A pergunta da Frelimo visava perceber o “ponto de situação do programa” acima referido, “o seu impacto na vida das comunidades e na economia, em geral”. José Pacheco não respondeu satisfatoriamente à pergunta, ou seja, tudo o que ele disse não explica de que forma o ProSAVANA beneficia a população das zonas onde está em curso.

No evento de 12 de Junho, o governante disse ao auditório que ele próprio estava lá “na qualidade de membro do Governo da República de Moçambique”, para debater o polémico programa com o qual se pretende resolver o problema da fome no país, por isso, “quem estiver interessado venha, quem não se sente confortável ou não se sente enquadrado neste desafio de pormos os moçambicanos a produzir que se estabeleça onde se sinta confortável”.

Ao contrário do que dissera naquele encontro, no Parlamento, Pacheco vestiu outra capa e disse que os principais aliados e parceiros do Executivo no Corredor de Nacala “são os pequenos e médios produtores, avicultores e criadores de gado, que num processo de transformação gradual, de curto, médio e longo prazos, evoluirão de uma agricultura de subsistência para uma agricultura intensiva orientada para o mercado”.

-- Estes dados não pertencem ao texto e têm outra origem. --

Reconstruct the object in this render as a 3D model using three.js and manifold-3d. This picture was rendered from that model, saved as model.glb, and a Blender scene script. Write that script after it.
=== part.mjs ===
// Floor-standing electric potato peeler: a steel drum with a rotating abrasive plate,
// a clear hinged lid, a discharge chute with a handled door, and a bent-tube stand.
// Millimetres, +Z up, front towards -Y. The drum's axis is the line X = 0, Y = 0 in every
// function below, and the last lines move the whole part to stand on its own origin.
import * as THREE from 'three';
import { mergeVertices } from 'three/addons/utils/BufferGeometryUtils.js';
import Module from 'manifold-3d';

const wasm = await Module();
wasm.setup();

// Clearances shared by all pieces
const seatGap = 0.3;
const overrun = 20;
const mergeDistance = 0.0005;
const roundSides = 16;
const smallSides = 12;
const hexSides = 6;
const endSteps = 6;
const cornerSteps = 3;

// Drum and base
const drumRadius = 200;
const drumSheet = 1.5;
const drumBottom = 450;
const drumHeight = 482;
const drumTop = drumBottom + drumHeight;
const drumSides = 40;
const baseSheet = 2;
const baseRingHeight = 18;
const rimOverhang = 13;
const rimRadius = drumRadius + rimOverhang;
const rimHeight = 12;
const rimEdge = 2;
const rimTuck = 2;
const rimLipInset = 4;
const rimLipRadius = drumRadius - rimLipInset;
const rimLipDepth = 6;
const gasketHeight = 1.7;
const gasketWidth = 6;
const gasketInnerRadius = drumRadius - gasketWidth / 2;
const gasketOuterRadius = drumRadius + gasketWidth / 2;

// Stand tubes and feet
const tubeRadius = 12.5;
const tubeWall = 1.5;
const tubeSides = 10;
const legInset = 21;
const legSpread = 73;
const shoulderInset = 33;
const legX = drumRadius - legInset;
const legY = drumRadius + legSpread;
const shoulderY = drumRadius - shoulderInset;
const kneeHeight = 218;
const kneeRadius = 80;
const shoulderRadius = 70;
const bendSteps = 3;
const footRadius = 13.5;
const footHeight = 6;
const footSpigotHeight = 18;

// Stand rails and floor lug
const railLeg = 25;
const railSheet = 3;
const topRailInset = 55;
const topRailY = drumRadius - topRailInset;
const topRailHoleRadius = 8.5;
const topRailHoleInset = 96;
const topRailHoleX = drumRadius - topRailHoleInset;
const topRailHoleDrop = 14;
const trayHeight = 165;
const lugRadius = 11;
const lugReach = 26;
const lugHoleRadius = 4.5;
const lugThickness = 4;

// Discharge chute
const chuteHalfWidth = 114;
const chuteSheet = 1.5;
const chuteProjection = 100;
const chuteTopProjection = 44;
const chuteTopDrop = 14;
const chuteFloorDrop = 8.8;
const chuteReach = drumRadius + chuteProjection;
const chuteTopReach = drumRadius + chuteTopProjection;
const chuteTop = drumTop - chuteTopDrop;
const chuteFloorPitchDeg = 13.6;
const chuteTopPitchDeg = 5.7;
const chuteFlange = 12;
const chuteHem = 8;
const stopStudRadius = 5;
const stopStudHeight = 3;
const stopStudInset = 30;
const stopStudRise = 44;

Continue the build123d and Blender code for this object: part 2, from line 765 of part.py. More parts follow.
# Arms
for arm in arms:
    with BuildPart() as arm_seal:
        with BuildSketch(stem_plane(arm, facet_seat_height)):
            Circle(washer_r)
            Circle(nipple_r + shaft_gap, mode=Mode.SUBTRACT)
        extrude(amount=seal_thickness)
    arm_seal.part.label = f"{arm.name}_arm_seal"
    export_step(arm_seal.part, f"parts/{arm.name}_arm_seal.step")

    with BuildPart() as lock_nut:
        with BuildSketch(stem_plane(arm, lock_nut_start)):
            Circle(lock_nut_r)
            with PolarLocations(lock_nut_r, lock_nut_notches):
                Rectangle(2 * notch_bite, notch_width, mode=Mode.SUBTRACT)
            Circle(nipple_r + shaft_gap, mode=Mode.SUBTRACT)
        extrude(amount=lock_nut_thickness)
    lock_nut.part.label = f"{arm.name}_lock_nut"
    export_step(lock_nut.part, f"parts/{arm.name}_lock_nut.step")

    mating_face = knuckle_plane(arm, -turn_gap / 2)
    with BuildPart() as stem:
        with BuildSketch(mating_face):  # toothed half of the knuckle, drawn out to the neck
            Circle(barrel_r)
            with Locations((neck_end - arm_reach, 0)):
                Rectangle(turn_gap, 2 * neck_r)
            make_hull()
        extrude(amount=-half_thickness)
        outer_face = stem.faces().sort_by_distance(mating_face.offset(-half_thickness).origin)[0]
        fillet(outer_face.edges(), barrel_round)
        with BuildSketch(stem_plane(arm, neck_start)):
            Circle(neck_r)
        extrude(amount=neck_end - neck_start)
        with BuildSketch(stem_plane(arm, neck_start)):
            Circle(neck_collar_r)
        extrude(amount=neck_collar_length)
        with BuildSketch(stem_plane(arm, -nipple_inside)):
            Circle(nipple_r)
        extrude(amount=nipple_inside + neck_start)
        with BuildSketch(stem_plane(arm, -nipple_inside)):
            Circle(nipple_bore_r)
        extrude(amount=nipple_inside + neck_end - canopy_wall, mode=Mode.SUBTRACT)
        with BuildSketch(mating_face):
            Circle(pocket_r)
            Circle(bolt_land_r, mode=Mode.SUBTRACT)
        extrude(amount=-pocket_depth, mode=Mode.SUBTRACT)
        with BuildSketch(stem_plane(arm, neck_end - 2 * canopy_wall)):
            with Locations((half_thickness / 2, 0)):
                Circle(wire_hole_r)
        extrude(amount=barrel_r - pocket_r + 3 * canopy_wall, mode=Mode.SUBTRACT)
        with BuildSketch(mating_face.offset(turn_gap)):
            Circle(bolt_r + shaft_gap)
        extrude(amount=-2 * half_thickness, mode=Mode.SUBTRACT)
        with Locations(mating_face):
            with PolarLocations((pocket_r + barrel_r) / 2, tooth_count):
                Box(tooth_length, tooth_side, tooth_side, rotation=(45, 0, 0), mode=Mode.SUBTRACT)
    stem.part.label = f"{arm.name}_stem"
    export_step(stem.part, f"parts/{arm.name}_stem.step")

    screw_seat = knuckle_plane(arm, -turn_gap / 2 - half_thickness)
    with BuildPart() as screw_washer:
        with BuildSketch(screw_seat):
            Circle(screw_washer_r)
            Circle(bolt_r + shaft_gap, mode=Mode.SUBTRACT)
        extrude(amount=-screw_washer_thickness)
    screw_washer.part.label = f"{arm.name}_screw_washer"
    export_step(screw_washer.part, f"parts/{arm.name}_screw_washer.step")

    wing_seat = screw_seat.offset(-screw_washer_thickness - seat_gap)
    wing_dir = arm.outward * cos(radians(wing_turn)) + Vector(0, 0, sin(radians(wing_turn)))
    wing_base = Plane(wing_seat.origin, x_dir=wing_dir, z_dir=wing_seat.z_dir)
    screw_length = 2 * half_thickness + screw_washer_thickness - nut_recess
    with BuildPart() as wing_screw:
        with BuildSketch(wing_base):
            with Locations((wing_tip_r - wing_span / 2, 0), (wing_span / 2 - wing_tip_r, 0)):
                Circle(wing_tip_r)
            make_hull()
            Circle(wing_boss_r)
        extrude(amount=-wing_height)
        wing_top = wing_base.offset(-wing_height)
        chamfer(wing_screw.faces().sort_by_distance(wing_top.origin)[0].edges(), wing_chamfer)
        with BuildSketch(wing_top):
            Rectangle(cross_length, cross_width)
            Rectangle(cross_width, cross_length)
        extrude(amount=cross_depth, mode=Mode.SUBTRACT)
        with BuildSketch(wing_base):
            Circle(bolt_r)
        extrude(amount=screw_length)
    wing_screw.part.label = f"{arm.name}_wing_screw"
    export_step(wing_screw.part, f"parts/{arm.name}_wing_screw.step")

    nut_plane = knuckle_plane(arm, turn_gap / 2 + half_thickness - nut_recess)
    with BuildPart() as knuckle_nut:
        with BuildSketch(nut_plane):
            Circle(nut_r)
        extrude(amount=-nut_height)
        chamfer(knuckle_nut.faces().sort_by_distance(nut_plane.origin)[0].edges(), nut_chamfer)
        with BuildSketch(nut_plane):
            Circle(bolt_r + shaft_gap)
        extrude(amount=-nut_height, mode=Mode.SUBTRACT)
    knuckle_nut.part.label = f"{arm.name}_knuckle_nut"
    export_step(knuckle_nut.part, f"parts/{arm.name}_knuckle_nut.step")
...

O ProSAVANA “nunca fez, não faz e jamais fará a gestão, directa ou indirecta, de qualquer parcela de terra para a produção agrária ou para outros fins”, afirmou o ministro em clara resposta a organismos como a Acção Académica para o Desenvolvimento das Comunidades Rurais (ADECRU) e a União Nacional de Camponeses (UNAC), parte das organizações da sociedade civil que lideram as campanhas contra o programa, porque no seu entender tem um “impacto nefasto e devastador para milhares de famílias camponesas residentes no corredor de Nacala”, mormente por estimular a usurpação de parcelas de terra.

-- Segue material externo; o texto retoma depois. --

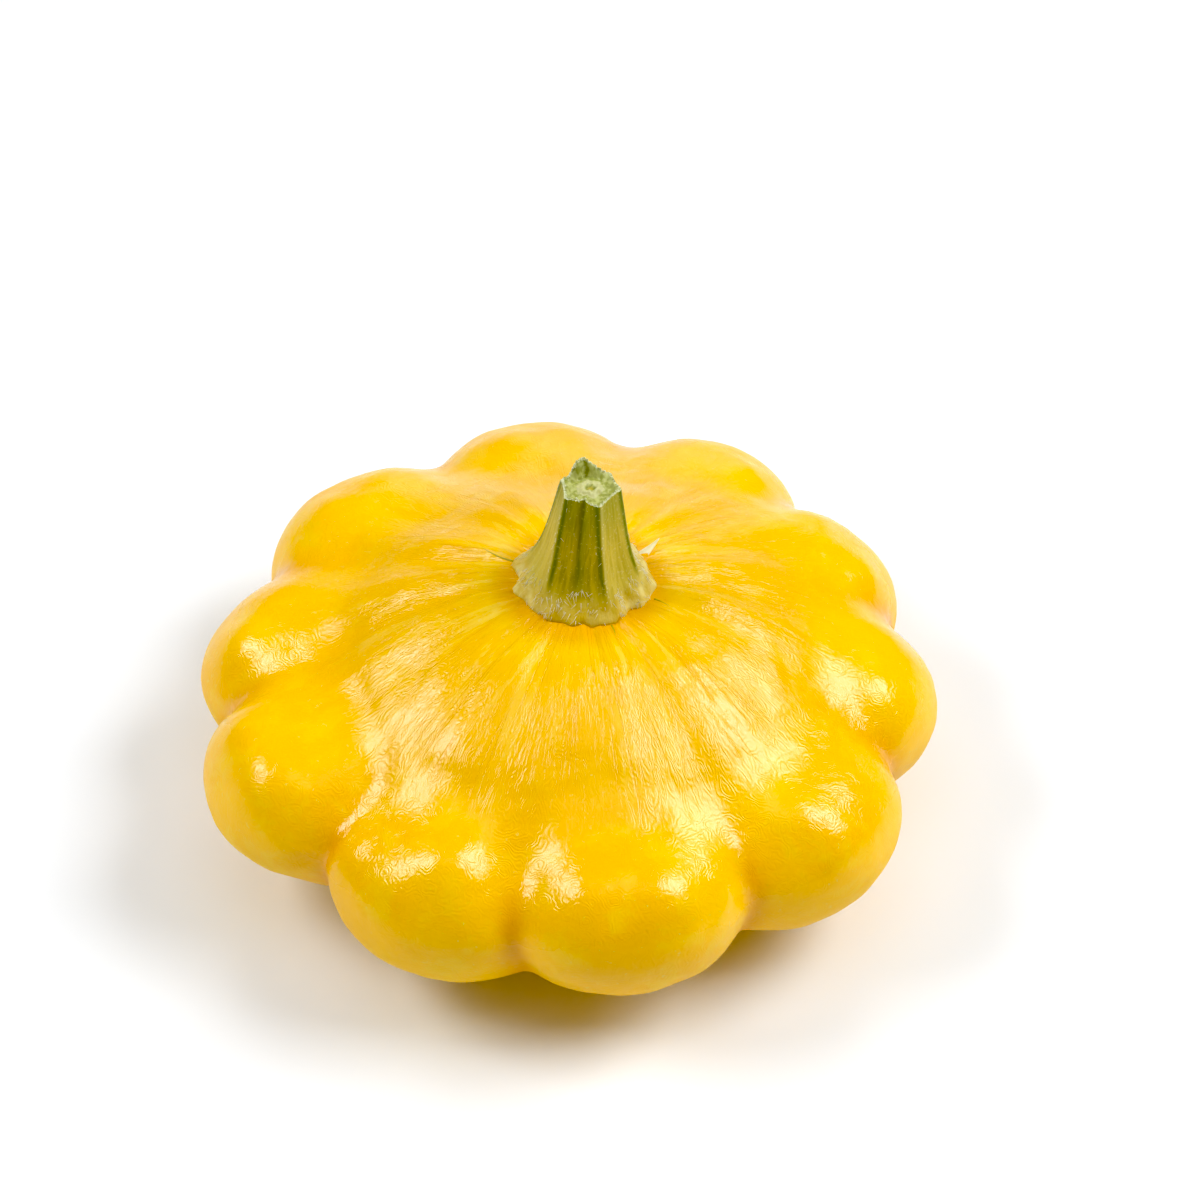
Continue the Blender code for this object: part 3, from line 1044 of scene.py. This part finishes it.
def softbox(name, azimuth, elevation, width, height, watts):
    """A lamp that faces the origin from this direction, given in degrees. Its size is in metres."""
    light = bpy.data.lights.new(name, "AREA")
    light.shape = "RECTANGLE"
    light.size = width
    light.size_y = height
    light.energy = watts
    turn, lift = math.radians(azimuth), math.radians(elevation)
    away = Vector((math.cos(turn) * math.cos(lift), math.sin(turn) * math.cos(lift), math.sin(lift)))
    lamp = bpy.data.objects.new(name, light)
    lamp.location = away * LAMP_DISTANCE
    lamp.rotation_euler = away.to_track_quat("Z", "Y").to_euler()
    bpy.context.scene.collection.objects.link(lamp)


softbox("left_softbox", 178, 47, 0.42, 0.34, 4.0)
softbox("right_softbox", 3, 49, 0.50, 0.42, 6.0)
softbox("back_fill", 84, 16, 0.50, 0.30, 0.4)
softbox("top_fill", -90, 82, 0.60, 0.50, 1.0)

floor_shape = bmesh.new()
bmesh.ops.create_grid(floor_shape, x_segments=1, y_segments=1, size=4.0)
floor = finished("table_top", floor_shape)
table = Finish("white_table")
table.surface(base_color=(0.94, 0.965, 0.99, 1), roughness=0.6, specular_ior_level=0.2)
floor.data.materials.append(table.material)

NEAR_WALL, FAR_WALL = 0.15, 0.34  # how bright the walls are, behind the camera and across the room
walls = bpy.data.worlds.new("studio")
bpy.context.scene.world = walls
walls.use_nodes = True
room = walls.node_tree
ray = room.nodes.new("ShaderNodeTexCoord")
parts = room.nodes.new("ShaderNodeSeparateXYZ")
shade = room.nodes.new("ShaderNodeMapRange")
room.links.new(ray.outputs["Generated"], parts.inputs[0])
room.links.new(parts.outputs["Y"], shade.inputs["Value"])
shade.inputs["From Min"].default_value = -0.3
shade.inputs["From Max"].default_value = 0.9
shade.inputs["To Min"].default_value = NEAR_WALL
shade.inputs["To Max"].default_value = FAR_WALL
room.links.new(shade.outputs[0], room.nodes["Background"].inputs["Strength"])
room.nodes["Background"].inputs["Color"].default_value = (1, 1, 1, 1)

TILT = math.radians(46.4)
CAMERA_DISTANCE = 0.4667
VIEW_HEIGHT = 18.5 * MM
AIM_ACROSS, AIM_UP = 4.4 * MM, 17.8 * MM  # how far off the middle of the fruit the camera looks
SENSOR, LENS = 36, 87.33  # millimetres
forward = Vector((0, math.cos(TILT), -math.sin(TILT)))
upward = Vector((0, math.sin(TILT), math.cos(TILT)))
heart_of_view = Vector((0, 0, VIEW_HEIGHT))
camera = bpy.data.objects.new("camera", bpy.data.cameras.new("camera"))
camera.data.sensor_width = SENSOR
camera.data.lens = LENS
camera.location = heart_of_view - forward * CAMERA_DISTANCE
target = heart_of_view + Vector((AIM_ACROSS, 0, 0)) + upward * AIM_UP
camera.rotation_euler = (target - camera.location).to_track_quat("-Z", "Y").to_euler()
bpy.context.scene.collection.objects.link(camera)
bpy.context.scene.camera = camera

# The black level is a little higher in blue, which takes the haze out of the deep yellow.
grade = bpy.context.scene.view_settings
grade.view_transform = "Standard"
grade.use_curve_mapping = True
grade.curve_mapping.black_level = (0.02, 0.025, 0.05)
grade.curve_mapping.update()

Refira-se que no Corredor de Nacala decorre também o Plano Estratégico para o Desenvolvimento do Sector Agrário-PEDSA (2011-2020), o qual é operacionalizado pelo Plano de Investimento Nacional do Sector Agrário (PNISA), lançado em 2013 como um programa de investimento de médio prazo. Para se levar a cabo os dois projectos, o Governo estabeleceu seis corredores de desenvolvimento, nomeadamente: Maputo, Limpopo, Beira, Vale do Zambeze, Nacala e Pemba-Lichinga.